• **Written exercise**: Begin with the first line of the listing and quote every line through the one containing "# Boards: the"; give only those lines.
-- Begin --
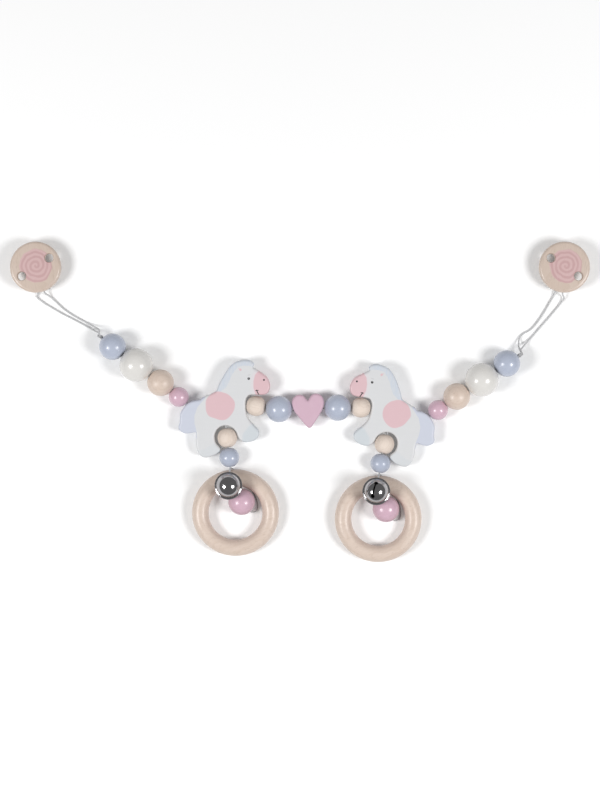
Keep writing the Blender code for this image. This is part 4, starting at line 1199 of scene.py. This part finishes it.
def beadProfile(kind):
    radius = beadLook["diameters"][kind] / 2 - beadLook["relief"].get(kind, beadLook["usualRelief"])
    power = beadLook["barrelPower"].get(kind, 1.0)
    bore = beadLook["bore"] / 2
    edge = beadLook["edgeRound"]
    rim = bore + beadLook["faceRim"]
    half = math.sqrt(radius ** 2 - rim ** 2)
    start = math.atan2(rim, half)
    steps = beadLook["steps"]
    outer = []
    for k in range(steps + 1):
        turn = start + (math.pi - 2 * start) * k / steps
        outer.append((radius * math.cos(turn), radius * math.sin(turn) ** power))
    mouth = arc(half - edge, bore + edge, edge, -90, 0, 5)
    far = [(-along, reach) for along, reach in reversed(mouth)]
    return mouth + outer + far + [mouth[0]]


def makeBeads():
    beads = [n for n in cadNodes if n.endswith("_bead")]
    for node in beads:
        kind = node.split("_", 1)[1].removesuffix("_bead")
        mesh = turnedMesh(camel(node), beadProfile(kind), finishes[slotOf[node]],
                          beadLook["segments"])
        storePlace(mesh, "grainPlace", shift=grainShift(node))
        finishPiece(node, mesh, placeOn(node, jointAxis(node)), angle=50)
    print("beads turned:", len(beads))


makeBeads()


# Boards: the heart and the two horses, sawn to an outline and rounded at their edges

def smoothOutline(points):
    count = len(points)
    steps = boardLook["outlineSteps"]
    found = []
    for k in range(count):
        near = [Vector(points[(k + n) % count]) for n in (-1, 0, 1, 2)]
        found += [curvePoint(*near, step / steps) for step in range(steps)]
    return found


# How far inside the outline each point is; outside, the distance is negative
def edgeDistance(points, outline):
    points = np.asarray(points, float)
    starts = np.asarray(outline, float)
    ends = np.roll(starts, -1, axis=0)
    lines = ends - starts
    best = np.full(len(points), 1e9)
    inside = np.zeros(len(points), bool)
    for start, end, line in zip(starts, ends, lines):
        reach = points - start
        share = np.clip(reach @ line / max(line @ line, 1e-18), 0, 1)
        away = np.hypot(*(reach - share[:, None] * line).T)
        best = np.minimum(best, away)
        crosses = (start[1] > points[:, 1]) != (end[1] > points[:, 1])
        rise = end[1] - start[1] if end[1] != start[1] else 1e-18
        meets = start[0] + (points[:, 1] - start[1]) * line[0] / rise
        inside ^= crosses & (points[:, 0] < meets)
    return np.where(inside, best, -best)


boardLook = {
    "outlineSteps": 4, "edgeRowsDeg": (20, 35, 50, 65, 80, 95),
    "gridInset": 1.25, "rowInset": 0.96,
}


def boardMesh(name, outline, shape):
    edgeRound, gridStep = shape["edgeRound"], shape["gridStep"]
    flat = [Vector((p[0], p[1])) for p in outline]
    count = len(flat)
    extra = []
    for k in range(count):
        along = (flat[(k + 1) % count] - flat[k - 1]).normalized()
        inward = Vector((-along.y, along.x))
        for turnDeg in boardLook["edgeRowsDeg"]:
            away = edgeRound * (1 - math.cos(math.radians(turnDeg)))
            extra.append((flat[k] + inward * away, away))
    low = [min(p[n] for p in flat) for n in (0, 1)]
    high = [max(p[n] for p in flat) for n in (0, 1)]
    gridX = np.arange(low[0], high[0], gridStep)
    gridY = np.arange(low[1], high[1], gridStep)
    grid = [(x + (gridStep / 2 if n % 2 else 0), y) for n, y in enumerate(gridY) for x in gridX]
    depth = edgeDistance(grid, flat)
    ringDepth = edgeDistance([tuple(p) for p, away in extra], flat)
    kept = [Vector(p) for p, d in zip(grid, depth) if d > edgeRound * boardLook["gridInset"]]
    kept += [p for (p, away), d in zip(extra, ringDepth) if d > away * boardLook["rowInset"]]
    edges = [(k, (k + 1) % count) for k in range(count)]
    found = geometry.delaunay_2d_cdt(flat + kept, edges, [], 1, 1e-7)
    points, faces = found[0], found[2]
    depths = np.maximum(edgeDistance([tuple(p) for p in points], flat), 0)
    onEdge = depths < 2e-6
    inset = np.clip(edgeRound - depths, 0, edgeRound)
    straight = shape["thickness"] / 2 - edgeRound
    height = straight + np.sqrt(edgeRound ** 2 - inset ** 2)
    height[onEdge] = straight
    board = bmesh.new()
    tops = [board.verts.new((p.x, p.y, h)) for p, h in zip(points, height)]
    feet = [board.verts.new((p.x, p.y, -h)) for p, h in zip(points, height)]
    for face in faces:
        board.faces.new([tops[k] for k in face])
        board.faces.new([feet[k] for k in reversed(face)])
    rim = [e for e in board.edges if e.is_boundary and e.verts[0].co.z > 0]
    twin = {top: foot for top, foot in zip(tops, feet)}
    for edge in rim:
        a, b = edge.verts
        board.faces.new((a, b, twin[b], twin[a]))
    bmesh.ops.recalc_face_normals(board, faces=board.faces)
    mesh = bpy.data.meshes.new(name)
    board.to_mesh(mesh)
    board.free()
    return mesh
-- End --
• **Answer to the exercise**:
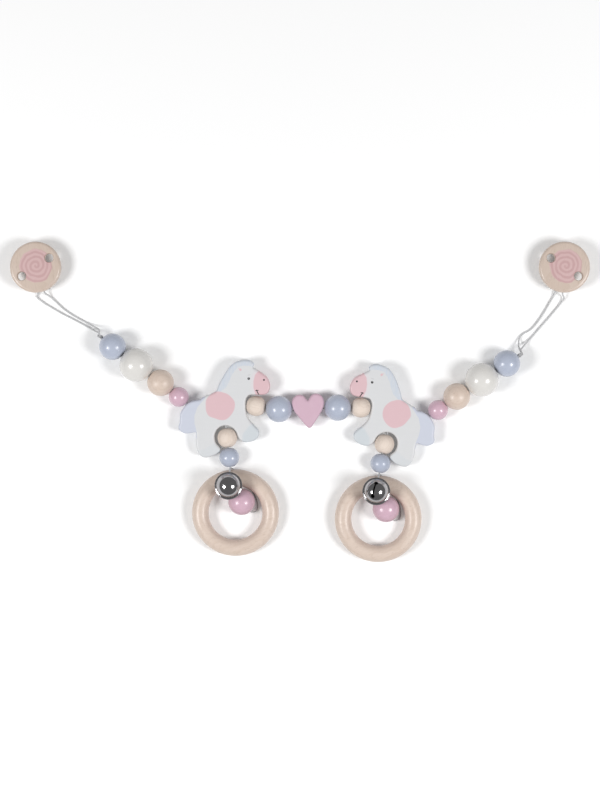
Keep writing the Blender code for this image. This is part 4, starting at line 1199 of scene.py. This part finishes it.
def beadProfile(kind):
    radius = beadLook["diameters"][kind] / 2 - beadLook["relief"].get(kind, beadLook["usualRelief"])
    power = beadLook["barrelPower"].get(kind, 1.0)
    bore = beadLook["bore"] / 2
    edge = beadLook["edgeRound"]
    rim = bore + beadLook["faceRim"]
    half = math.sqrt(radius ** 2 - rim ** 2)
    start = math.atan2(rim, half)
    steps = beadLook["steps"]
    outer = []
    for k in range(steps + 1):
        turn = start + (math.pi - 2 * start) * k / steps
        outer.append((radius * math.cos(turn), radius * math.sin(turn) ** power))
    mouth = arc(half - edge, bore + edge, edge, -90, 0, 5)
    far = [(-along, reach) for along, reach in reversed(mouth)]
    return mouth + outer + far + [mouth[0]]


def makeBeads():
    beads = [n for n in cadNodes if n.endswith("_bead")]
    for node in beads:
        kind = node.split("_", 1)[1].removesuffix("_bead")
        mesh = turnedMesh(camel(node), beadProfile(kind), finishes[slotOf[node]],
                          beadLook["segments"])
        storePlace(mesh, "grainPlace", shift=grainShift(node))
        finishPiece(node, mesh, placeOn(node, jointAxis(node)), angle=50)
    print("beads turned:", len(beads))


makeBeads()


# Boards: the heart and the two horses, sawn to an outline and rounded at their edges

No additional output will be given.